--- Exercise prompt ---
Reproduce precisely the lines of the listing below, starting with the line that contains "make_bottom_pan(box)" and stopping after the line that contains "obj.parent = empty"; include nothing else.

☆ ☆ ☆ ☆ ☆

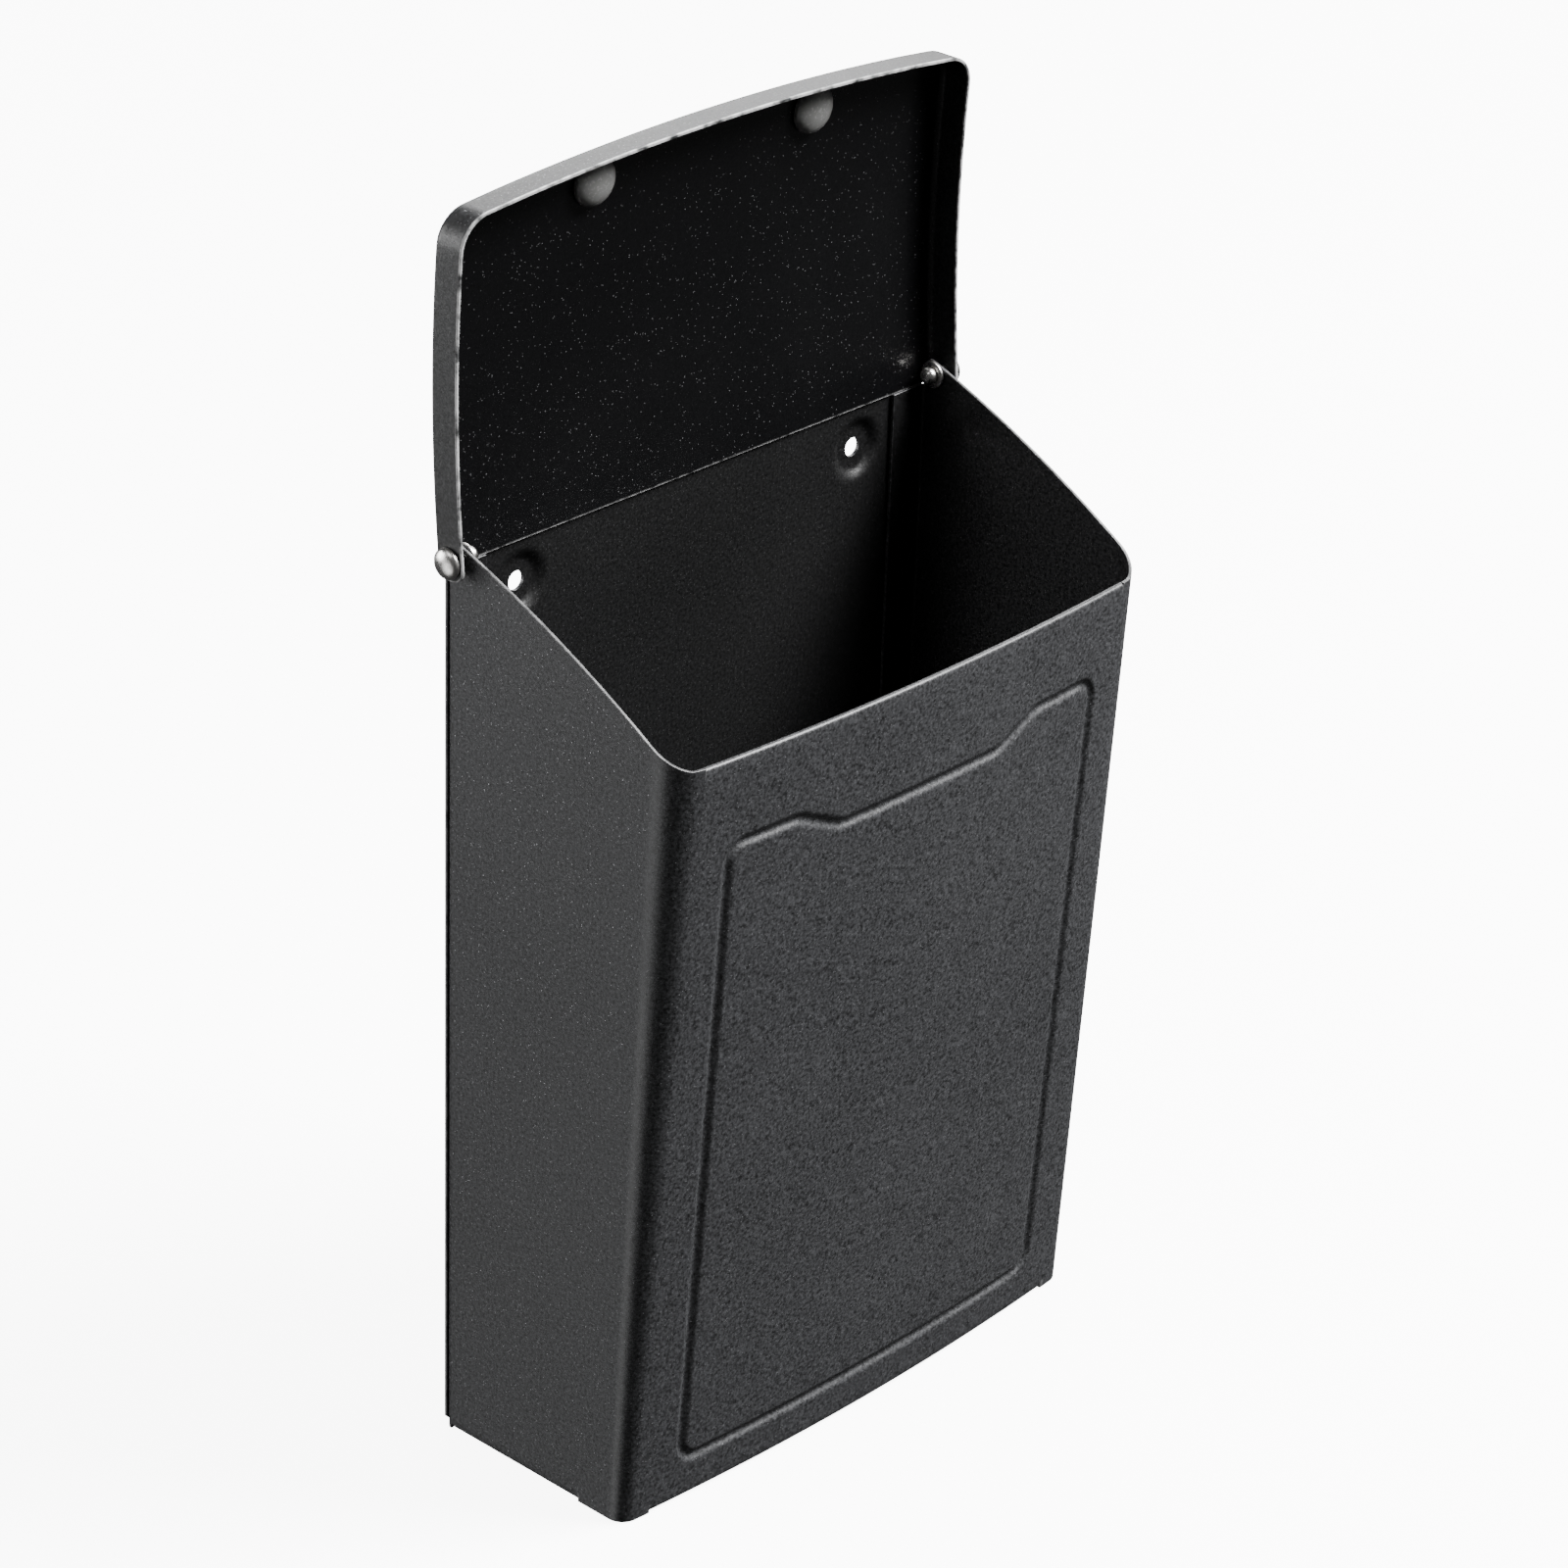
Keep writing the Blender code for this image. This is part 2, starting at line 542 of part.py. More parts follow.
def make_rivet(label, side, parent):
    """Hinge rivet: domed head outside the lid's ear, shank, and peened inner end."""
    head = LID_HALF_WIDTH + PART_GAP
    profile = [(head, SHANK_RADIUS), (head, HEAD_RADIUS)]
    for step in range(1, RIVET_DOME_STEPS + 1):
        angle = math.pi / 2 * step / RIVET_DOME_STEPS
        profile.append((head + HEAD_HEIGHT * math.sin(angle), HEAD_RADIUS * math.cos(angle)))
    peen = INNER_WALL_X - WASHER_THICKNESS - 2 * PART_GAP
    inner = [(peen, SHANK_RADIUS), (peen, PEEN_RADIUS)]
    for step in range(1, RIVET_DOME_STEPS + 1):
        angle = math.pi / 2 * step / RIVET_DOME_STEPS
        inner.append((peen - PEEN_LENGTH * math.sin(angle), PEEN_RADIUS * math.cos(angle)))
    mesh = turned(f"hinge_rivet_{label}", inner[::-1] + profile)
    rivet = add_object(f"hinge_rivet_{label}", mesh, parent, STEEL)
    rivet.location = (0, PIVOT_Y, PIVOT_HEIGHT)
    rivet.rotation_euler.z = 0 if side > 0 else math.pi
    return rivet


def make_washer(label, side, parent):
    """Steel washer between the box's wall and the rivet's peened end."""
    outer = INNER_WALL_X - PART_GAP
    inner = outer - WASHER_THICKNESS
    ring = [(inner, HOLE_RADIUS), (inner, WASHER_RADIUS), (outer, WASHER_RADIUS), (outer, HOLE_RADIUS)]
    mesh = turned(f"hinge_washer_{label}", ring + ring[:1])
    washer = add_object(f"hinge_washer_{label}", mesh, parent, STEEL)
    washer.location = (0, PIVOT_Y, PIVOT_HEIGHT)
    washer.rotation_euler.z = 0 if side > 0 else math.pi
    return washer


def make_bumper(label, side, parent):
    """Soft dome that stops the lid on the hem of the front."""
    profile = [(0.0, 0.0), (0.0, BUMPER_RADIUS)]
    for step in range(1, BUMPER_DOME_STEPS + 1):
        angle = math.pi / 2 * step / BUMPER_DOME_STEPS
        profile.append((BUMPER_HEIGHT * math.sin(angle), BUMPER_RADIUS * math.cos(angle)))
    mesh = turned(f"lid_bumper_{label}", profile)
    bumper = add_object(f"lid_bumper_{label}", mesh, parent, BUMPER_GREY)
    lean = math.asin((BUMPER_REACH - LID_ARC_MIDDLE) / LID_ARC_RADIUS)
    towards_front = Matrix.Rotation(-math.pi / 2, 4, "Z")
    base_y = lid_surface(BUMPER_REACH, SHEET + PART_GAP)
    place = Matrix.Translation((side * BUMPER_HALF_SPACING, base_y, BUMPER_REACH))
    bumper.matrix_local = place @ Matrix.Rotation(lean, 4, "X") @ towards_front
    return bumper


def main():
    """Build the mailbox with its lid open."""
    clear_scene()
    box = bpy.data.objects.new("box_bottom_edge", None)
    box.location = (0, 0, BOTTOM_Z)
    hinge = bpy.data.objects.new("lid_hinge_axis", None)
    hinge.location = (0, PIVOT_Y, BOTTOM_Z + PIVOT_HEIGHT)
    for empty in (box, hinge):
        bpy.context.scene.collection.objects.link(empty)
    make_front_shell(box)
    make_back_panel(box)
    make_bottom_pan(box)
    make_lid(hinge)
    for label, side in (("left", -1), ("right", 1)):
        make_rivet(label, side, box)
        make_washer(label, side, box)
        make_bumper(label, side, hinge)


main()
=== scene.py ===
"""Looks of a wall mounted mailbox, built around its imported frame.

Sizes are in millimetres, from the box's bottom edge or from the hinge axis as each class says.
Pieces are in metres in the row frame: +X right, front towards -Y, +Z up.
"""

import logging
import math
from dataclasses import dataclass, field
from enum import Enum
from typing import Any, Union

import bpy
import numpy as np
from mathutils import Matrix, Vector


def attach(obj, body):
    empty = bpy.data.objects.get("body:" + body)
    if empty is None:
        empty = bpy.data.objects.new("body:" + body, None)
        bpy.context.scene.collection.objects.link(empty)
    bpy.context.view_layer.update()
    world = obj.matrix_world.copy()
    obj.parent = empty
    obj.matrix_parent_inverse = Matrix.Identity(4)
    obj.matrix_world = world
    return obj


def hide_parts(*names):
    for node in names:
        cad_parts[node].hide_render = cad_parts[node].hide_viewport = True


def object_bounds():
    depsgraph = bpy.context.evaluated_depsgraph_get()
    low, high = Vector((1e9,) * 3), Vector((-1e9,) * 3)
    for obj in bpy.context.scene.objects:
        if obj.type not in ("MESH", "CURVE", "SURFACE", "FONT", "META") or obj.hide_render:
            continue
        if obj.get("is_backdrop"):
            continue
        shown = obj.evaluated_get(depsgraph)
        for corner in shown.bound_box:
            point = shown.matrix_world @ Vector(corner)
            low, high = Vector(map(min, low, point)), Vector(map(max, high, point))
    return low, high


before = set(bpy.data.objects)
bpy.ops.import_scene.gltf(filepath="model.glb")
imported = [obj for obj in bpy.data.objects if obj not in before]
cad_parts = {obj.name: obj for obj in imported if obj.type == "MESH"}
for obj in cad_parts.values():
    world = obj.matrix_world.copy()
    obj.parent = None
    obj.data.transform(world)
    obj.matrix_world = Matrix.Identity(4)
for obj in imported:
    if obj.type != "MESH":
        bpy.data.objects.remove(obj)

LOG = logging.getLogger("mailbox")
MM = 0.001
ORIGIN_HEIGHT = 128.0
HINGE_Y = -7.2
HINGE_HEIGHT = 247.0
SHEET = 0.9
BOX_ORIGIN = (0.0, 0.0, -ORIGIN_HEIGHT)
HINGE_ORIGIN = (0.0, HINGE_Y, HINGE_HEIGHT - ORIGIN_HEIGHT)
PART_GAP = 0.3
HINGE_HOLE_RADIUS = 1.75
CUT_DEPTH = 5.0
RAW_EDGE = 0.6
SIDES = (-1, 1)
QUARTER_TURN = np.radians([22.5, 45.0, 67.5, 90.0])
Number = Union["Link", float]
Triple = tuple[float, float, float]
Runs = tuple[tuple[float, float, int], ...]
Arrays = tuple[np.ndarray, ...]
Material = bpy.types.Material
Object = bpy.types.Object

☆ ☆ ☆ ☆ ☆

--- Response for this exercise ---
    make_bottom_pan(box)
    make_lid(hinge)
    for label, side in (("left", -1), ("right", 1)):
        make_rivet(label, side, box)
        make_washer(label, side, box)
        make_bumper(label, side, hinge)


main()
=== scene.py ===
"""Looks of a wall mounted mailbox, built around its imported frame.

Sizes are in millimetres, from the box's bottom edge or from the hinge axis as each class says.
Pieces are in metres in the row frame: +X right, front towards -Y, +Z up.
"""

import logging
import math
from dataclasses import dataclass, field
from enum import Enum
from typing import Any, Union

import bpy
import numpy as np
from mathutils import Matrix, Vector


def attach(obj, body):
    empty = bpy.data.objects.get("body:" + body)
    if empty is None:
        empty = bpy.data.objects.new("body:" + body, None)
        bpy.context.scene.collection.objects.link(empty)
    bpy.context.view_layer.update()
    world = obj.matrix_world.copy()
    obj.parent = empty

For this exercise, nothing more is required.